Lastly, there is no consistent error handling. While gRPC describes the concept of a status code and message, there is no clear and consistent way to properly catch the errors across programming languages. While there are recommendations and guides related to error-handling, no universal consensus exists. Error handling is discussed in a later chapter.
Performance and bandwith
gRPC streams have quite low bandwidth and pretty good performance. Furthermore, since gRPC is more peer-to-peer, and don't have to go through a broker, then it is less likely the bandwith utilized for communication between two services will impact communications between a different pair of services.
This could happen with Kafka if you have only one broker, or enough traffic to fully saturate the connections of all of your brokers. In gRPC, it is less likely that two services would have connection routed through the same machine.

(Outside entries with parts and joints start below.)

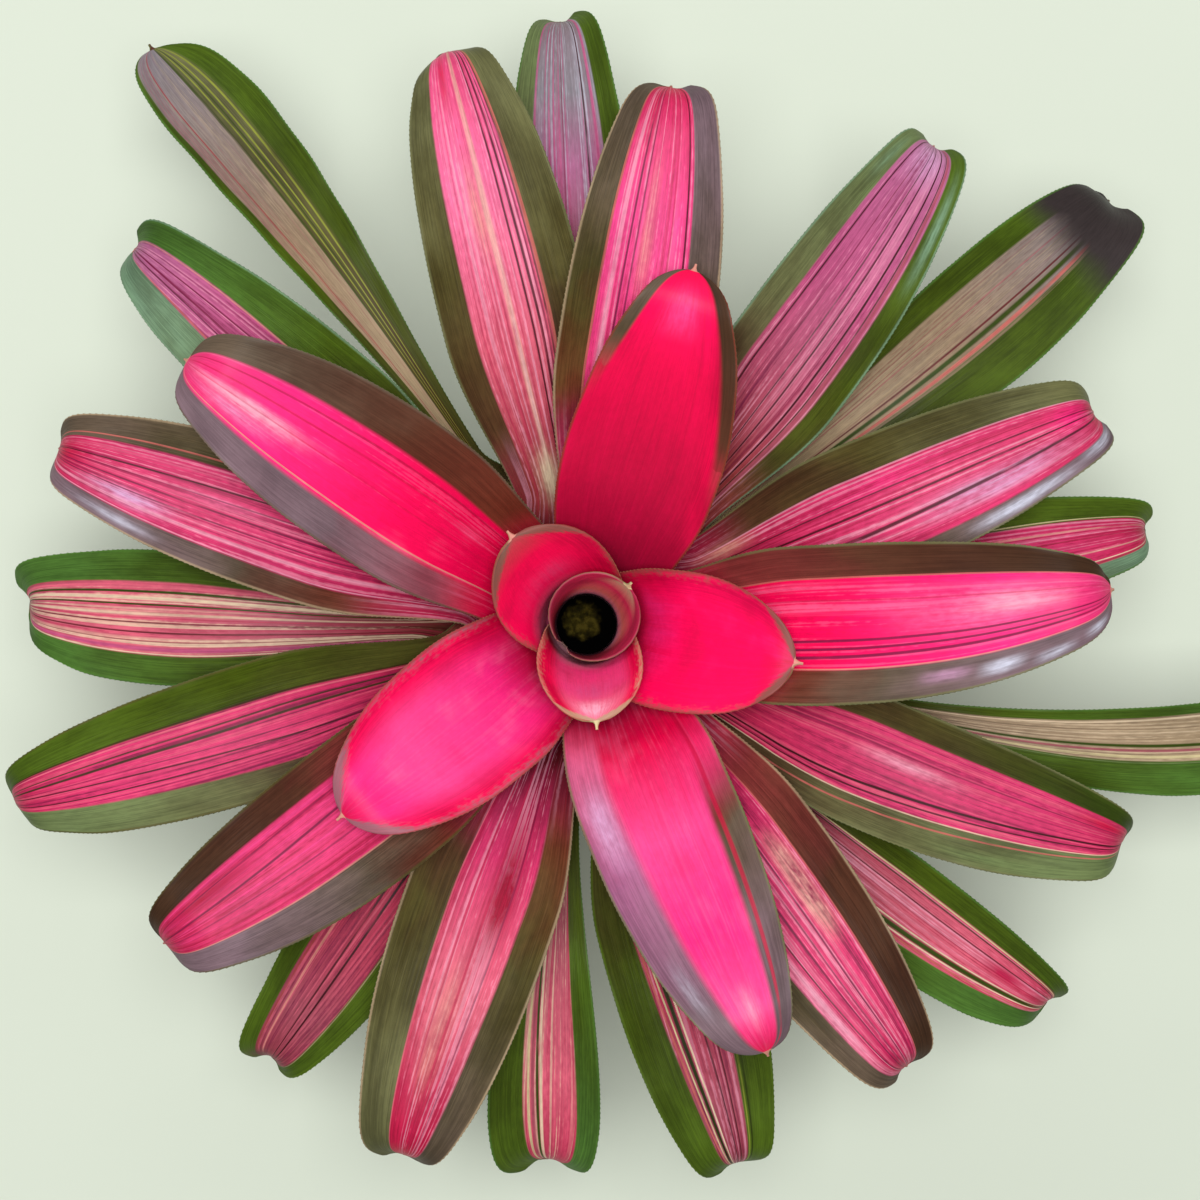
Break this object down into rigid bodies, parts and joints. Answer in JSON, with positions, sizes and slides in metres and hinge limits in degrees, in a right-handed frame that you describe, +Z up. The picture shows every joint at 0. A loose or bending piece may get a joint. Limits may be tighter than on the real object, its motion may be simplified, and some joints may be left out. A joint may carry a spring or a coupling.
{
  "type": "potted bromeliad",
  "caption": "Rosette plant with striped strap leaves round a rolled water tank, on a short stem in a round pot of mix.",
  "frame": {"origin": "centre of the pot's base, on the surface that it stands on", "axes": "+Z up along the stem; +X and +Y across the rosette, with no front"},
  "size_m": [0.4941, 0.4411, 0.2431],
  "materials": {
    "young_leaf": "semi-gloss",
    "middle_leaf": "semi-gloss",
    "old_leaf": "semi-gloss",
    "stem": "matt",
    "potting_mix": "rough",
    "pot": "satin",
    "tank_water": "wet"
  },
  "bodies": {
    "root": {"pot": "pot", "potting_mix": "potting_mix", "stem": "stem", "tank_water": "tank_water", "leaf_01": "young_leaf", "leaf_02": "young_leaf", "leaf_03": "young_leaf", "leaf_04": "young_leaf", "leaf_05": "young_leaf", "leaf_06": "young_leaf", "leaf_07": "young_leaf", "leaf_08": "middle_leaf", "leaf_09": "middle_leaf", "leaf_10": "middle_leaf", "leaf_11": "middle_leaf", "leaf_12": "middle_leaf", "leaf_13": "middle_leaf", "leaf_14": "middle_leaf", "leaf_15": "middle_leaf", "leaf_16": "middle_leaf", "leaf_17": "old_leaf", "leaf_18": "old_leaf", "leaf_19": "old_leaf", "leaf_20": "old_leaf", "leaf_21": "old_leaf", "leaf_22": "old_leaf", "leaf_23": "old_leaf", "leaf_24": "old_leaf", "leaf_25": "old_leaf", "leaf_26": "old_leaf", "leaf_27": "old_leaf", "leaf_28": "old_leaf", "leaf_29": "old_leaf", "leaf_30": "old_leaf"}
  },
  "joints": []
}
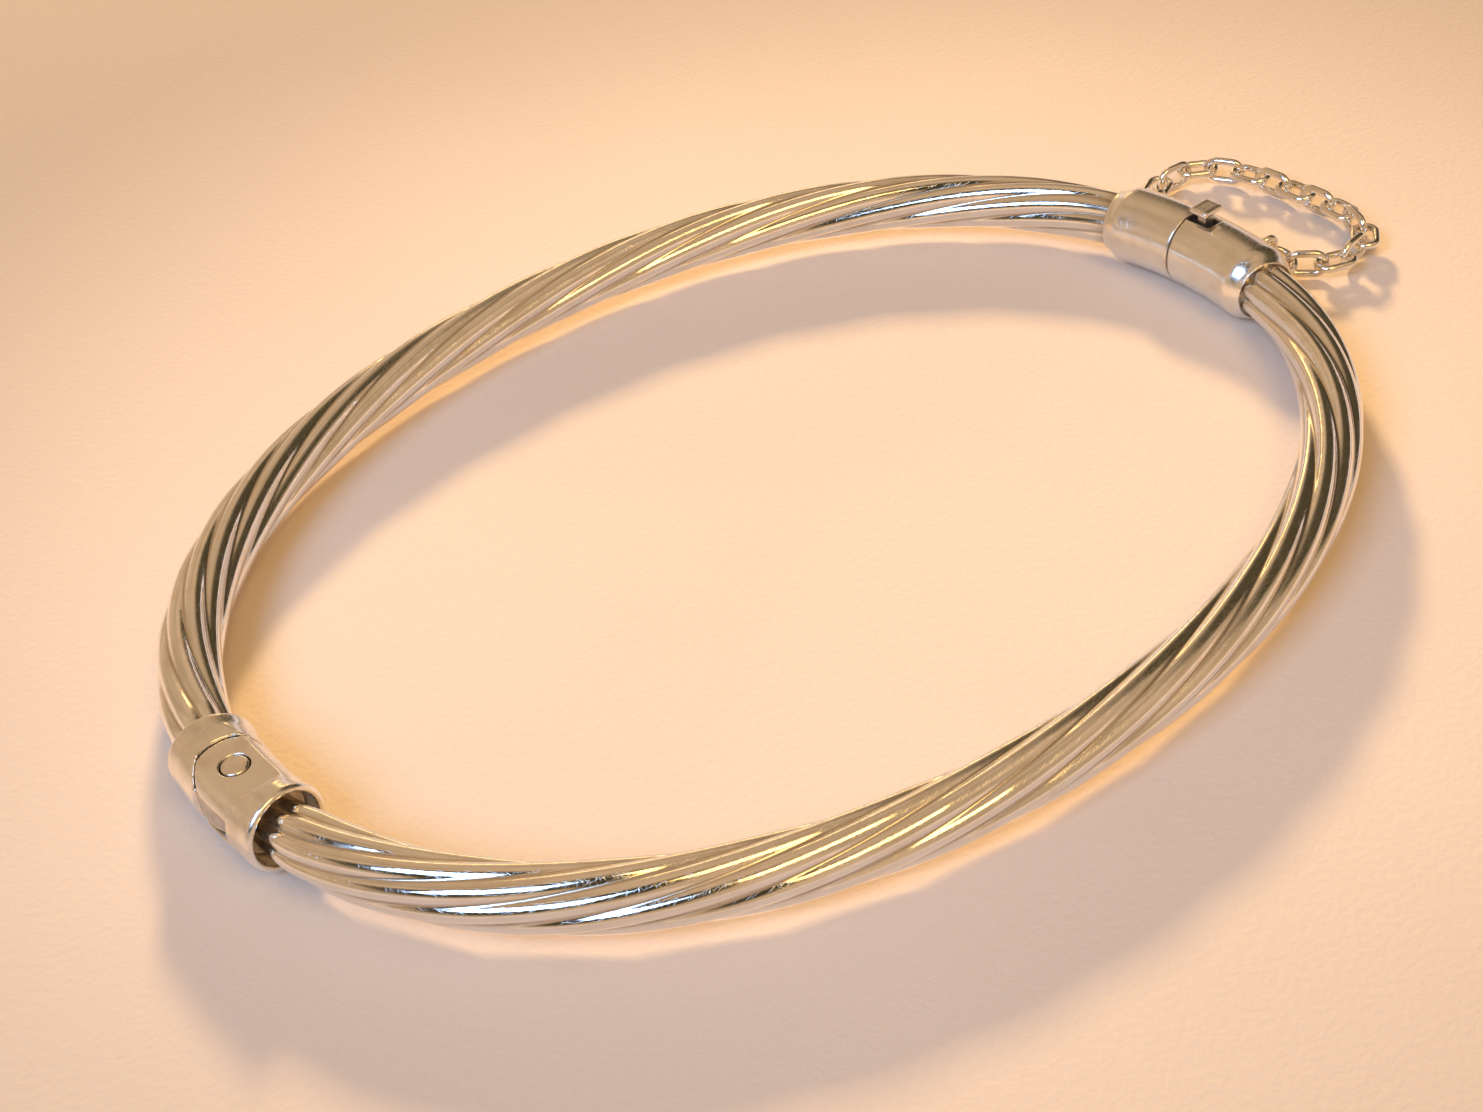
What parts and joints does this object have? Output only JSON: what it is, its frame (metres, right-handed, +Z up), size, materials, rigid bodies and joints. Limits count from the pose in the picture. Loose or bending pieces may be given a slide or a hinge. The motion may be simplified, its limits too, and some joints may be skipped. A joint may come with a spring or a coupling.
{
  "type": "bangle bracelet",
  "caption": "Oval hinged bangle of twisted fluted silver tube with riveted hinge, snap clasp with thumb button and short safety chain",
  "frame": {"origin": "centre of the bounding box in X and Y, on the underside the bangle lies on", "axes": "+X runs from the hinge to the clasp, +Y from the front half to the back half that opens, +Z up through the wrist opening"},
  "size_m": [0.0762, 0.0528, 0.0052],
  "materials": {
    "tube": "bright polished fluted silver with fine wear scratches",
    "fittings": "polished silver, lightly scratched",
    "chain": "polished silver wire, slightly tarnished in the bends",
    "spring": "hard rolled silver strip, matt"
  },
  "bodies": {
    "front_half": {"front_tube": "tube", "hinge_fork_sleeve": "fittings", "hinge_rivet": "fittings", "box_sleeve": "fittings", "box_mouth_plate": "fittings", "front_chain_eye": "chain"},
    "back_half": {"back_tube": "tube", "hinge_knuckle_sleeve": "fittings", "tongue_sleeve": "fittings", "tongue_leaf": "spring", "back_chain_eye": "chain"},
    "snap_tongue": {"snap_leaf": "spring", "thumb_button": "fittings"},
    "chain_ring_front": {"chain_ring_front": "chain"},
    "chain_link_01": {"chain_link_01": "chain"},
    "chain_link_02": {"chain_link_02": "chain"},
    "chain_link_03": {"chain_link_03": "chain"},
    "chain_link_04": {"chain_link_04": "chain"},
    "chain_link_05": {"chain_link_05": "chain"},
    "chain_link_06": {"chain_link_06": "chain"},
    "chain_link_07": {"chain_link_07": "chain"},
    "chain_link_08": {"chain_link_08": "chain"},
    "chain_link_09": {"chain_link_09": "chain"},
    "chain_link_10": {"chain_link_10": "chain"},
    "chain_link_11": {"chain_link_11": "chain"},
    "chain_link_12": {"chain_link_12": "chain"},
    "chain_link_13": {"chain_link_13": "chain"},
    "chain_link_14": {"chain_link_14": "chain"},
    "chain_link_15": {"chain_link_15": "chain"},
    "chain_ring_back": {"chain_ring_back": "chain"}
  },
  "joints": [
    {"name": "hinge_open", "type": "hinge", "parent": "front_half", "child": "back_half", "pos_m": [-0.03594, 0, 0.0022], "axis": [0, 0, 1], "range_deg": [0, 12]},
    {"name": "thumb_press", "type": "hinge", "parent": "back_half", "child": "snap_tongue", "pos_m": [0.02706, -0.0033, 0.00187], "axis": [-1, 0, 0], "range_deg": [0, 8], "stiffness_Nm_per_rad": 0.02},
    {"name": "ring_front_swing", "type": "hinge", "parent": "front_half", "child": "chain_ring_front", "pos_m": [0.03015, -0.00342, 0.00095], "axis": [0, 0, 1], "range_deg": [-0.5, 83.17]},
    {"name": "link_01_swing", "type": "hinge", "parent": "chain_ring_front", "child": "chain_link_01", "pos_m": [0.03032, -0.00366, 0.00095], "axis": [0, 0, 1], "range_deg": [-4.07, 0.5]},
    {"name": "link_02_swing", "type": "hinge", "parent": "chain_link_01", "child": "chain_link_02", "pos_m": [0.03222, -0.00571, 0.00095], "axis": [0, 0, 1], "range_deg": [-10.91, 0.5]},
    {"name": "link_03_swing", "type": "hinge", "parent": "chain_link_02", "child": "chain_link_03", "pos_m": [0.03305, -0.00606, 0.00095], "axis": [0, 0, 1], "range_deg": [-13.92, 0.5]},
    {"name": "link_04_swing", "type": "hinge", "parent": "chain_link_03", "child": "chain_link_04", "pos_m": [0.0355, -0.00567, 0.00095], "axis": [0, 0, 1], "range_deg": [-16.83, 0.5]},
    {"name": "link_05_swing", "type": "hinge", "parent": "chain_link_04", "child": "chain_link_05", "pos_m": [0.03618, -0.00508, 0.00095], "axis": [0, 0, 1], "range_deg": [-16.92, 0.5]},
    {"name": "link_06_swing", "type": "hinge", "parent": "chain_link_05", "child": "chain_link_06", "pos_m": [0.03715, -0.0028, 0.00095], "axis": [0, 0, 1], "range_deg": [-12.09, 0.5]},
    {"name": "link_07_swing", "type": "hinge", "parent": "chain_link_06", "child": "chain_link_07", "pos_m": [0.03725, -0.00191, 0.00095], "axis": [0, 0, 1], "range_deg": [-5.58, 0.5]},
    {"name": "link_08_swing", "type": "hinge", "parent": "chain_link_07", "child": "chain_link_08", "pos_m": [0.03723, 0.00057, 0.00095], "axis": [0, 0, 1], "range_deg": [-1.41, 0.5]},
    {"name": "ring_back_swing", "type": "hinge", "parent": "back_half", "child": "chain_ring_back", "pos_m": [0.02988, 0.00501, 0.00095], "axis": [0, 0, 1], "range_deg": [-82.61, 0.5]},
    {"name": "link_15_swing", "type": "hinge", "parent": "chain_ring_back", "child": "chain_link_15", "pos_m": [0.03004, 0.00527, 0.00095], "axis": [0, 0, 1], "range_deg": [-0.5, 3.95]},
    {"name": "link_14_swing", "type": "hinge", "parent": "chain_link_15", "child": "chain_link_14", "pos_m": [0.03181, 0.00743, 0.00095], "axis": [0, 0, 1], "range_deg": [-0.5, 10.48]},
    {"name": "link_13_swing", "type": "hinge", "parent": "chain_link_14", "child": "chain_link_13", "pos_m": [0.03262, 0.00783, 0.00095], "axis": [0, 0, 1], "range_deg": [-0.5, 13.25]},
    {"name": "link_12_swing", "type": "hinge", "parent": "chain_link_13", "child": "chain_link_12", "pos_m": [0.03509, 0.0076, 0.00095], "axis": [0, 0, 1], "range_deg": [-0.5, 16.07]},
    {"name": "link_11_swing", "type": "hinge", "parent": "chain_link_12", "child": "chain_link_11", "pos_m": [0.0358, 0.00705, 0.00095], "axis": [0, 0, 1], "range_deg": [-0.5, 16.42]},
    {"name": "link_10_swing", "type": "hinge", "parent": "chain_link_11", "child": "chain_link_10", "pos_m": [0.03692, 0.00483, 0.00095], "axis": [0, 0, 1], "range_deg": [-0.5, 11.93]},
    {"name": "link_09_swing", "type": "hinge", "parent": "chain_link_10", "child": "chain_link_09", "pos_m": [0.03707, 0.00395, 0.00095], "axis": [0, 0, 1], "range_deg": [-0.5, 5.55]}
  ],
  "couplings": [
    {"joint": "ring_front_swing", "follows": "hinge_open", "ratio": 6.889},
    {"joint": "link_01_swing", "follows": "hinge_open", "ratio": -0.2976},
    {"joint": "link_02_swing", "follows": "hinge_open", "ratio": -0.8677},
    {"joint": "link_03_swing", "follows": "hinge_open", "ratio": -1.1184},
    {"joint": "link_04_swing", "follows": "hinge_open", "ratio": -1.3611},
    {"joint": "link_05_swing", "follows": "hinge_open", "ratio": -1.3682},
    {"joint": "link_06_swing", "follows": "hinge_open", "ratio": -0.9656},
    {"joint": "link_07_swing", "follows": "hinge_open", "ratio": -0.4229},
    {"joint": "link_08_swing", "follows": "hinge_open", "ratio": -0.0755},
    {"joint": "ring_back_swing", "follows": "hinge_open", "ratio": -6.8426},
    {"joint": "link_15_swing", "follows": "hinge_open", "ratio": 0.2873},
    {"joint": "link_14_swing", "follows": "hinge_open", "ratio": 0.8319},
    {"joint": "link_13_swing", "follows": "hinge_open", "ratio": 1.0627},
    {"joint": "link_12_swing", "follows": "hinge_open", "ratio": 1.2977},
    {"joint": "link_11_swing", "follows": "hinge_open", "ratio": 1.3263},
    {"joint": "link_10_swing", "follows": "hinge_open", "ratio": 0.9521},
    {"joint": "link_09_swing", "follows": "hinge_open", "ratio": 0.4212}
  ]
}
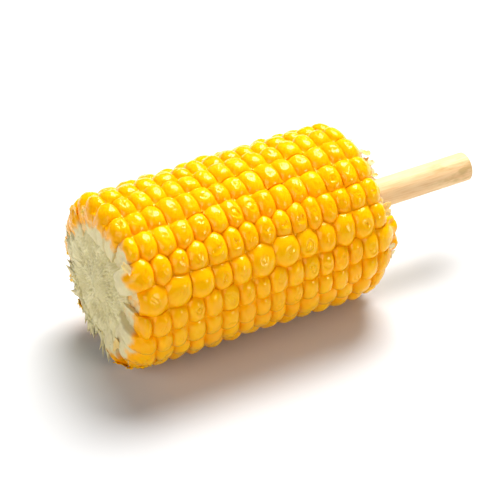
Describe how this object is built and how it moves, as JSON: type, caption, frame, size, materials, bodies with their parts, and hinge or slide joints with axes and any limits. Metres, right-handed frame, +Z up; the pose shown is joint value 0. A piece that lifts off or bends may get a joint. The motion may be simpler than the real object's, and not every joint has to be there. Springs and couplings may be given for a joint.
{
  "type": "corn on the cob on a stick",
  "caption": "Short length of cooked sweetcorn ear with full kernels, one end snapped off, on a round wooden stick, lying on its side.",
  "frame": {"origin": "on the surface that the ear lies on, under the middle of the box round the ear and its stick", "axes": "+X along the ear towards the stick's free end, +Z up"},
  "size_m": [0.1204, 0.0514, 0.0509],
  "materials": {
    "cooked_kernel": "moist skin of cooked sweetcorn kernels",
    "woody_cob": "rough, fibrous and pale, as snapped",
    "bare_wood": "bare, smooth-turned pale wood"
  },
  "bodies": {
    "root": {"kernels": "cooked_kernel", "cob": "woody_cob", "stick": "bare_wood"}
  },
  "joints": []
}
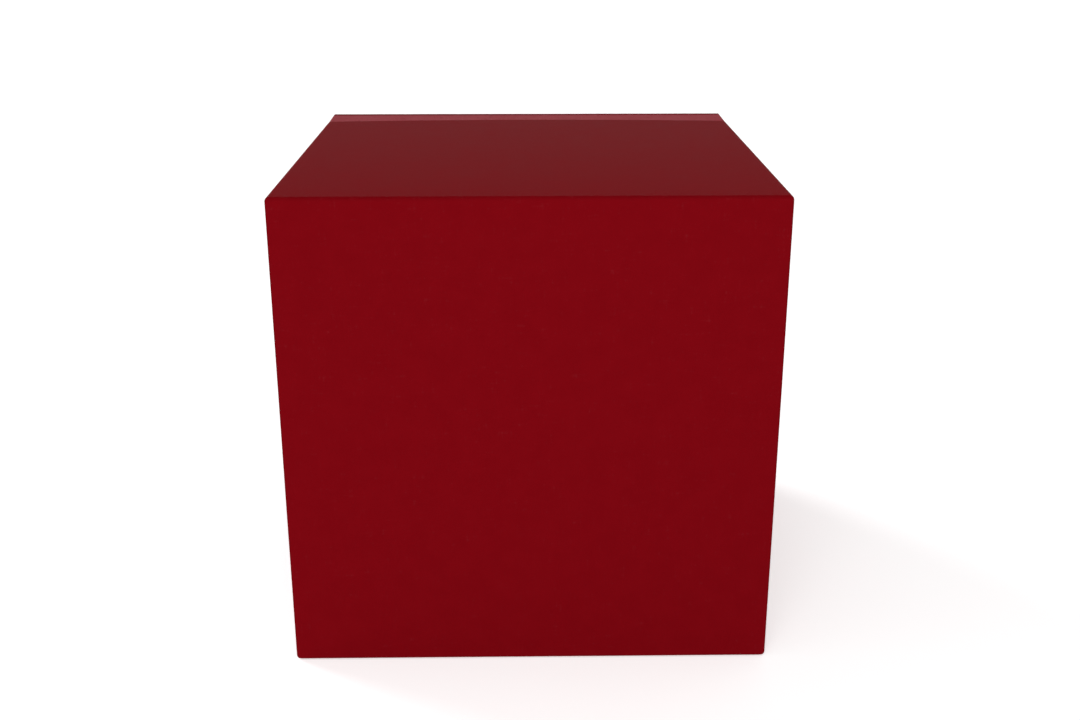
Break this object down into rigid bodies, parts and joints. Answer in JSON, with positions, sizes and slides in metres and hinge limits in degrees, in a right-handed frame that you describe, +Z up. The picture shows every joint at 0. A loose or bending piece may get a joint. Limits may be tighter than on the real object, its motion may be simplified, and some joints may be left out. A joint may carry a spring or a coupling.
{
  "type": "cue chalk cube",
  "caption": "Pressed cue chalk cube with a round dish in its bare face, a paper label wrapped round its sides and a square paper label over its base.",
  "frame": {"origin": "middle of the cube's footprint, on the surface that it lies on", "axes": "+Z up from the labelled side that the cube lies on, +Y out of the dished face, -Y out of the base label, +X to the right as the base label is faced"},
  "size_m": [0.0223, 0.0222, 0.0222],
  "materials": {
    "chalk": "matte",
    "side_label_paper": "satin",
    "base_label_paper": "satin"
  },
  "bodies": {
    "root": {"chalk_block": "chalk", "side_label": "side_label_paper", "base_label": "base_label_paper"}
  },
  "joints": []
}
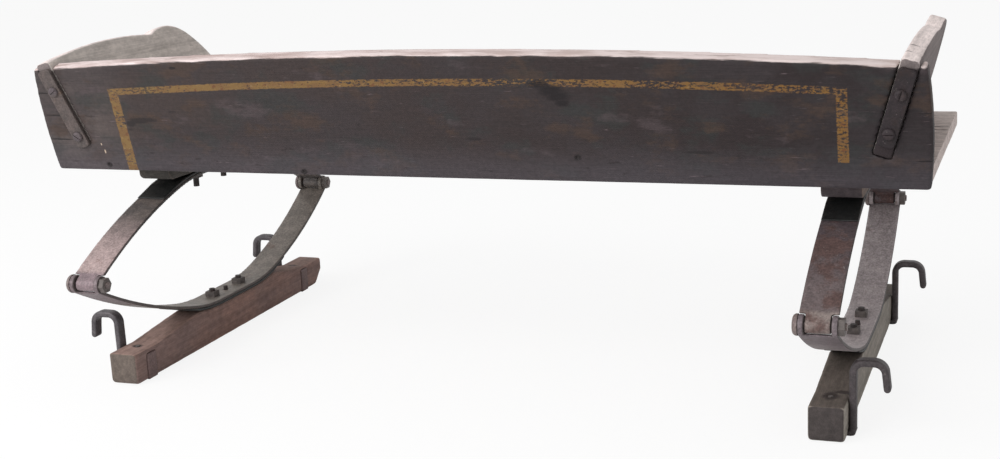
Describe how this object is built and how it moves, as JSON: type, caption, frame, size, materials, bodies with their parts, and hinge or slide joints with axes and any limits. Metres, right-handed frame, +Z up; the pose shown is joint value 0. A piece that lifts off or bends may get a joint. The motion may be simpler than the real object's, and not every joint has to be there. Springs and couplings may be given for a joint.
{
  "type": "wagon seat bench",
  "caption": "Sprung wagon seat bench: raked backboard and splayed side panels on a plank seat, full elliptic leaf springs with bolted eyes, and wooden runners with hook irons.",
  "frame": {"origin": "on the floor, midway between the two runners and midway between the rear and front spring eyes", "axes": "+X to the sitter's right, along the bench; +Y the way the sitter faces; +Z up"},
  "size_m": [1.0852, 0.619, 0.4257],
  "materials": {
    "board_paint": "worn dark painted board with a faded ochre stripe",
    "panel_paint": "worn grey-brown painted board",
    "bare_wood": "bare weathered wood",
    "runner_wood": "weathered brown hardwood",
    "spring_iron": "forged, with thin rust",
    "helper_iron": "forged, near black",
    "hook_iron": "forged, dark grey",
    "strap_iron": "flat bar, worn paint",
    "bolt_iron": "dull, rusted in the corners"
  },
  "bodies": {
    "runners": {"lower_leaf_left": "spring_iron", "lower_helper_leaf_left": "helper_iron", "runner_left": "runner_wood", "hook_rear_left": "hook_iron", "hook_front_left": "hook_iron", "lower_leaf_right": "spring_iron", "lower_helper_leaf_right": "helper_iron", "runner_right": "runner_wood", "hook_rear_right": "hook_iron", "hook_front_right": "hook_iron", "lower_clamp_bolts": "bolt_iron", "lower_clamp_nuts": "bolt_iron", "lower_centre_bolts": "bolt_iron", "hook_rivets": "bolt_iron"},
    "spring_ends": {"eye_bolt_rear_left": "bolt_iron", "eye_bolt_rear_right": "bolt_iron", "eye_bolt_front_left": "bolt_iron", "eye_bolt_front_right": "bolt_iron", "eye_nuts": "bolt_iron"},
    "seat": {"seat_plank_front": "bare_wood", "seat_plank_rear": "bare_wood", "backboard": "board_paint", "side_panel_left": "panel_paint", "side_panel_right": "panel_paint", "strap_left": "strap_iron", "strap_right": "strap_iron", "strap_screws": "bolt_iron", "cleat_left": "runner_wood", "cleat_right": "runner_wood", "upper_leaf_left": "spring_iron", "upper_helper_leaf_left": "helper_iron", "upper_leaf_right": "spring_iron", "upper_helper_leaf_right": "helper_iron", "upper_clamp_bolts": "bolt_iron", "upper_clamp_nuts": "bolt_iron", "upper_centre_bolts": "bolt_iron"}
  },
  "joints": [
    {"name": "spring_lower", "type": "slide", "parent": "runners", "child": "spring_ends", "axis": [0, 0, 1], "range_m": [-0.0325, 0.005], "stiffness_N_per_m": 50000, "springref_m": 0.0024, "deforming": ["lower_leaf_left", "lower_helper_leaf_left", "lower_leaf_right", "lower_helper_leaf_right"]},
    {"name": "spring_upper", "type": "slide", "parent": "spring_ends", "child": "seat", "axis": [0, 0, 1], "range_m": [-0.0325, 0.005], "stiffness_N_per_m": 50000, "springref_m": 0.0024, "deforming": ["upper_leaf_left", "upper_helper_leaf_left", "upper_leaf_right", "upper_helper_leaf_right"]}
  ],
  "couplings": [
    {"joint": "spring_lower", "follows": "spring_upper", "ratio": 1}
  ]
}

gRPC is also better suited as a public API (although there are better options even then). With gRPC, it is fairly okay to accept thousands or more connections, but it would be more difficult to setup Kafka in a way that having foreign agents connect to it in the numbers of tens of thousands would be okay, and prevent access issues and other unsavory things.
Deadlines and cancelling
To ensure reliable throughput, gRPC supports the concepts of deadlines and cancelling.
A deadline is essentially a timeout for a particular call (and you may hear it being referred to as such). By default, gRPC calls do not have deadlines, and so they aren't limited. The deadline is sent with the gRPC call to the service and is independently tracked by both the client and the service. It is possible that a gRPC call completes on one machine, but by the time the response has returned to the client the deadline has been exceeded.
If a deadline is exceeded, the client will immediately abort the HTTP request, whereas the server will also produce the cancelled status.
gRPC clients may also choose to cancel long-running calls when they are no longer needed. This is important in calls that use streams with no set bound, as they would otherwise be essentially running endlessly.